**What you will do**
Everything from the first line down to the line containing "wasm.setup();" should be reproduced exactly; please include nothing else.

::::

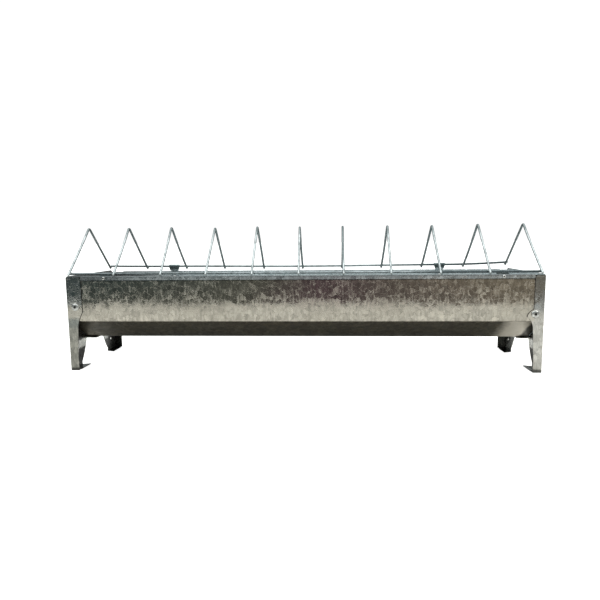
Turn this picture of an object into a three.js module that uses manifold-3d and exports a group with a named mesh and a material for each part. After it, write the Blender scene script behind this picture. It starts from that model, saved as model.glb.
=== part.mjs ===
// Poultry trough feeder: a galvanised sheet trough riveted between two end plates whose corners run down
// as legs, under a hinged anti-waste grille of inverted-V wire hoops welded to two long rails.
//
// Millimetres, +Z up. The origin is on the ground under the middle of the trough. +X runs along the
// trough, -Y is the front (the side the grille opens from) and +Y is the rear, where its hinge is.

import * as THREE from 'three';
import { mergeVertices } from 'three/addons/utils/BufferGeometryUtils.js';
import Module from 'manifold-3d';

const wasm = await Module();
wasm.setup();

// ---------------------------------------------------------------- driving dimensions

const LENGTH = 500; // over the outer faces of the two end plates
const WIDTH = 120; // over the front and rear flanges of the end plates
const RIM_Z = 102.5; // top edge of the front wall
const REAR_RIM_DROP = 3.3; // the rear wall is lower by this much, to make room for the hinged rail
const PLATE_REAR_DROP = 2; // and the end plates' top edges slope down to this far under the rim
const WALL_FOOT_Z = 54; // where a vertical wall turns in towards the bottom
const BOTTOM_Z = 30; // underside of the trough's flat bottom
const BOTTOM_WIDTH = 40; // width of the flat bottom
const SHEET = 0.8; // thickness of the trough and the end plates
const GAP = 0.3; // clearance between neighbouring pieces

const HEM_HEIGHT = 4.3; // edge of the long walls, folded outwards
const HEM_THICKNESS = 1.1;

const FLANGE_TOP_WIDTH = { left: 16, right: 10 }; // flange of an end plate where it laps the trough wall
const FLANGE_EAR_WIDTH = { left: 16, right: 16.5 }; // and where it swells into an ear round the rivet
const FLANGE_EAR_RISE = { left: 10, right: 4.5 }; // widest place of the ear, over the wall foot
const FLANGE_EAR_HEIGHT = 8; // from there to where the ear runs out
const FLANGE_LEG_WIDTH = 9; // the same flange where it is the front of the leg
const FLANGE_MID_DROP = 9; // it has its middle width this far under the wall foot
const FLANGE_MID_WIDTH = 10.5;
const FLANGE_NARROW_Z = 19; // and leg width from the ground to here
const FLANGE_TOP_DROP = 1.2; // each flange stops this far under the rim of its own wall
const CORNER_RADIUS = 3;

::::

**Answer for this exercise**
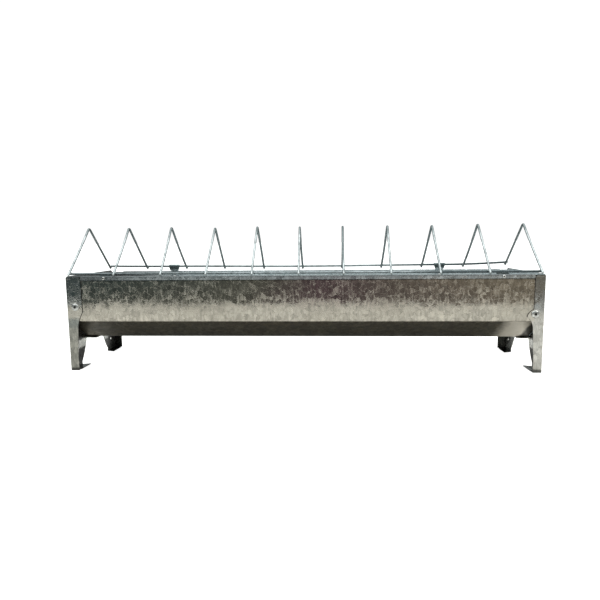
Turn this picture of an object into a three.js module that uses manifold-3d and exports a group with a named mesh and a material for each part. After it, write the Blender scene script behind this picture. It starts from that model, saved as model.glb.
=== part.mjs ===
// Poultry trough feeder: a galvanised sheet trough riveted between two end plates whose corners run down
// as legs, under a hinged anti-waste grille of inverted-V wire hoops welded to two long rails.
//
// Millimetres, +Z up. The origin is on the ground under the middle of the trough. +X runs along the
// trough, -Y is the front (the side the grille opens from) and +Y is the rear, where its hinge is.

import * as THREE from 'three';
import { mergeVertices } from 'three/addons/utils/BufferGeometryUtils.js';
import Module from 'manifold-3d';

const wasm = await Module();
wasm.setup();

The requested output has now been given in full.